Officials at the Orleans Justice Center have painted a rosy picture in recent weeks of the parish jail’s future. They say inmate-on-inmate attacks are down and the New Orleans jail is on track to hire all the deputies it needs by July 1.

But in a report released Wednesday, watchdogs appointed by a federal judge said the jail is actually backsliding.

The federal monitors said the jail has not improved since a new independent administrator, Gary D. Maynard, took over day-to-day operations from Sheriff Marlin Gusman in October.

Instead, they said, compliance with a reform plan has “regressed,” inmates are only “marginally safer” and the jail may need 90 more positions beyond those funded in the city's budget.

The harsh report suggests jail officials will need to go into overtime writing new policies, hiring new deputies and cracking down on misbehavior among current employees in order to fix the jail.

An attorney at the MacArthur Justice Center, which filed the initial lawsuit that led to the jail’s court-ordered reform plan in 2013, said the report raises “very serious concerns about the lack of progress at the Orleans jail.”

“We are committed to working with Director Maynard to move the jail forward, but we encourage him to leverage all available resources and to bring in additional support. Reform of the jail remains an enormous task,” Emily Washington, a lawyer at the nonprofit center, said in a statement.

The Sheriff’s Office declined to comment.

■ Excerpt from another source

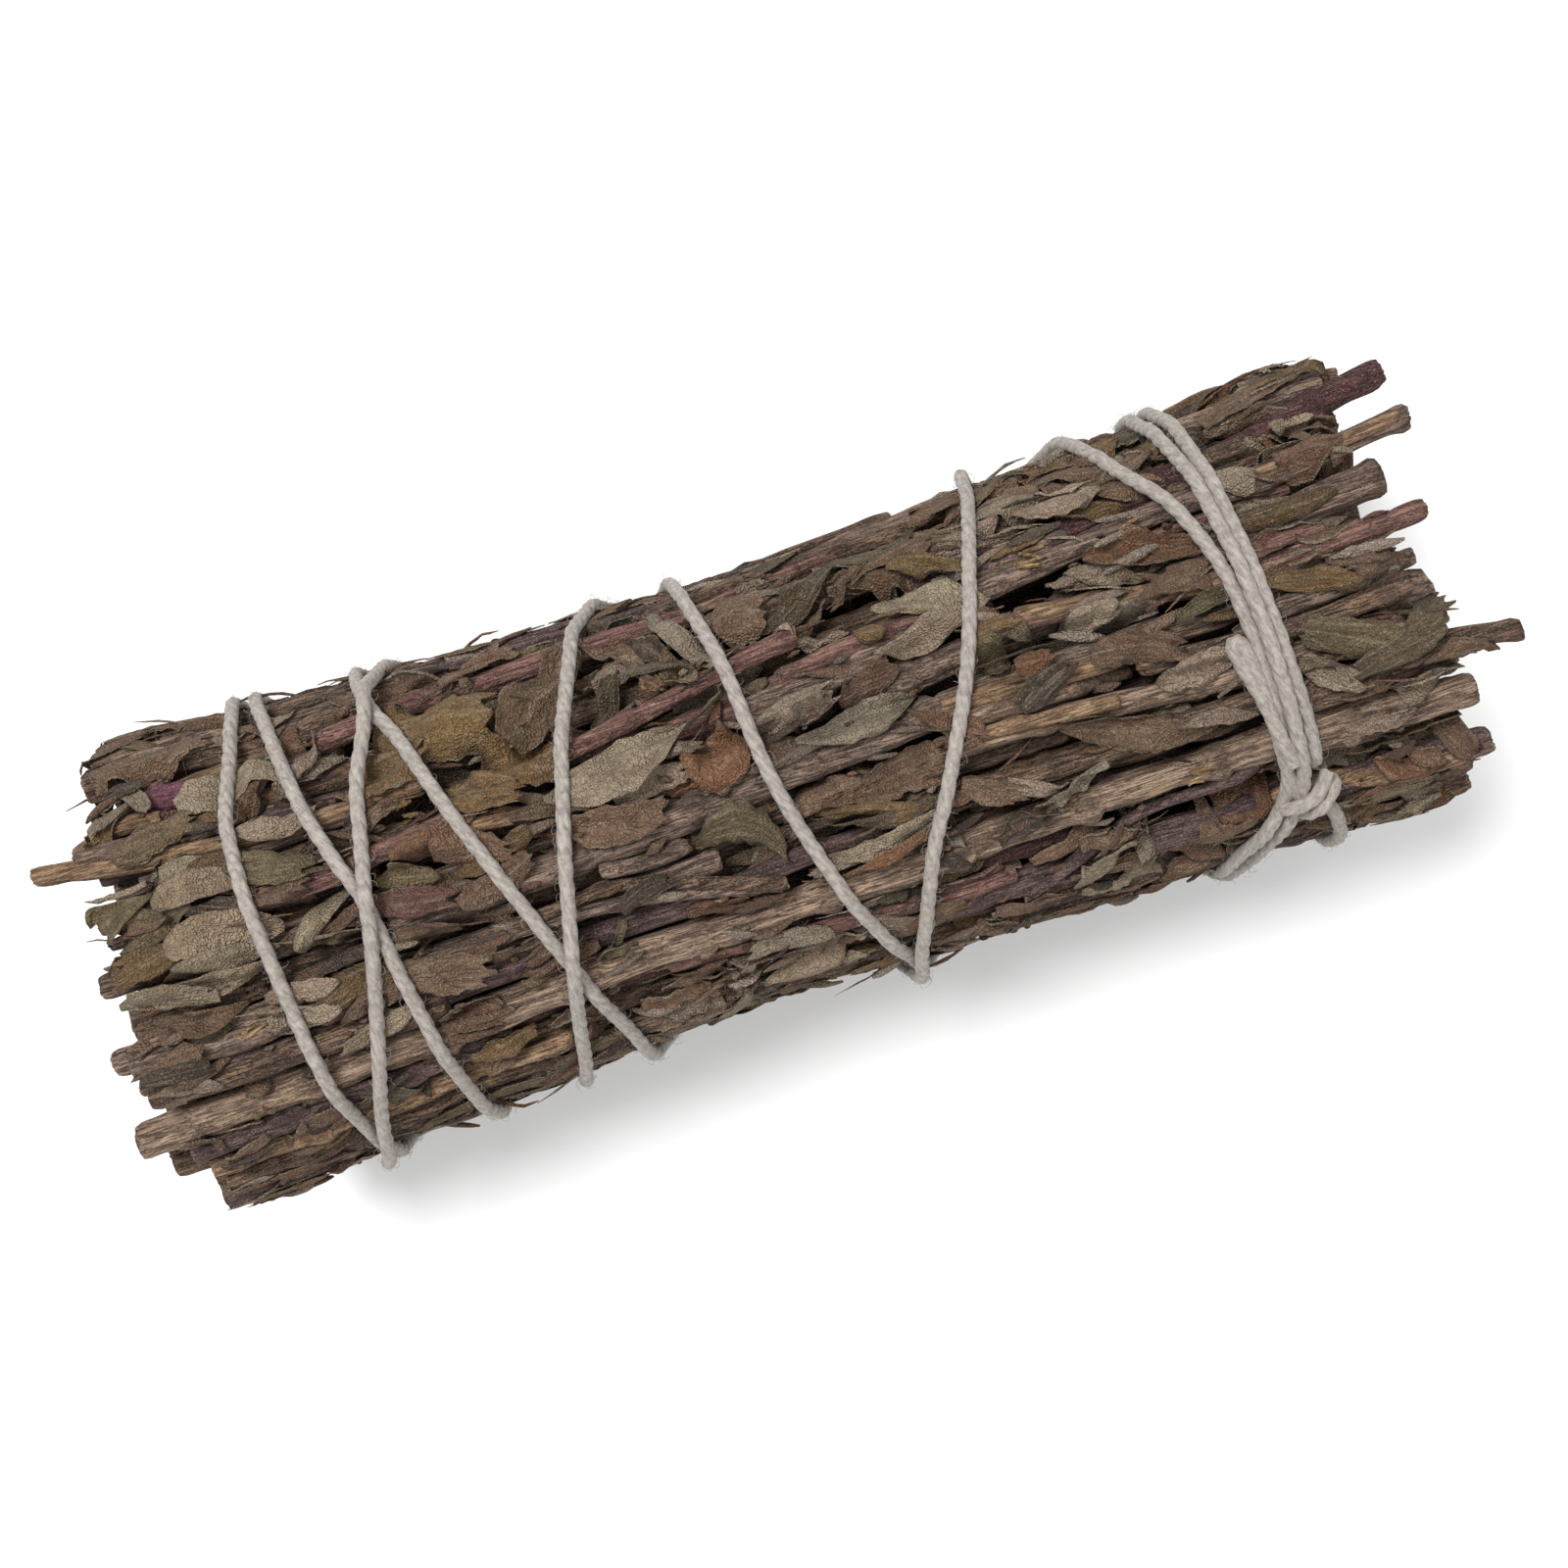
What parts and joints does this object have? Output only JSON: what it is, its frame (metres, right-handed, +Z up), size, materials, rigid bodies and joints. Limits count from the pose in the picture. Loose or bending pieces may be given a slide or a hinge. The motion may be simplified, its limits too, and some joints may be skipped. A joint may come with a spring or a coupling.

Over the course of 158 pages, the new report addresses violence in the jail, inmate suicides and the jail’s plans to fix its chronic staffing shortages. Maynard is given credit for his “professional determination” and for initiatives like a staff-wide retraining initiative. But the report also makes clear that he has his work cut out for him.

The monitors said the level of violence in the jail remains at “unacceptable levels.”

From the day Maynard took over in October through the end of March, the Sheriff’s Office reported there were 161 inmate-on-inmate assaults and 15 inmate assaults on staff.

The monitors said those numbers should come with a big asterisk. Although the jail boasted of reducing inmate-on-inmate attacks by 25 percent, its inmate population plummeted by 50 percent over the same period, as inmates were sent to other parishes to allow for retraining of deputies.

Moreover, the monitors said a review of medical logs suggested that many jailhouse attacks still go unreported in the official tally. A fractured hand, a head injury, a broken jaw, facial injuries and an orbital fracture listed in the medical logs never appeared in official reports.

In several instances, a high-ranking captain never reported using force on inmates, despite the fact that the captain was involved in those incidents, the report said. In other cases, supervisors were disciplined for failing to report violent incidents only when the monitors intervened.

“The level of harm and risk of harm to inmates held in the Orleans Parish jail system continues to be extremely high,” the report said.

The monitors also found the suicide of 15-year-old Jaquin Thomas in October to be troubling. Although the jail has claimed for years that it fully staffs special units like the youth tier where Thomas was held, internal investigators determined that jail officials did not know they needed to have a guard on duty there at all times.

Inmates are still able to find the tools to harm themselves, suicide watches are “inadequate” and one suicide-resistant cell is being used to store bed frames, the report said.

The Sheriff’s Office has always said that increased staffing is the key to improving safety inside the jail. At a public meeting in March, Maynard said the city finally has “properly funded” the Sheriff’s Office, allowing it to hire the deputies it needs.

Maynard predicted the Sheriff’s Office would have the 804 employees it believes it needs by July 1. However, even if the jail meets that ambitious goal, the monitors argue that the jail will still be short-handed.

As of now, deputies are allowed to leave jail tiers unsupervised for more than an hour at a time. The staffing plan for the future “memorializes” this practice, since there is no relief for deputies who go on lunch and dinner breaks, the monitors said.

“The staffing plan underlying the budget approved and funded by the city does not provide the staff necessary to operate the jail to protect inmates from harm,” the report states. “The monitors believe that the required staffing for a constitutional jail may require between 40 to 90 more positions than currently funded.”

The monitors did not put a price tag on the extra deputies.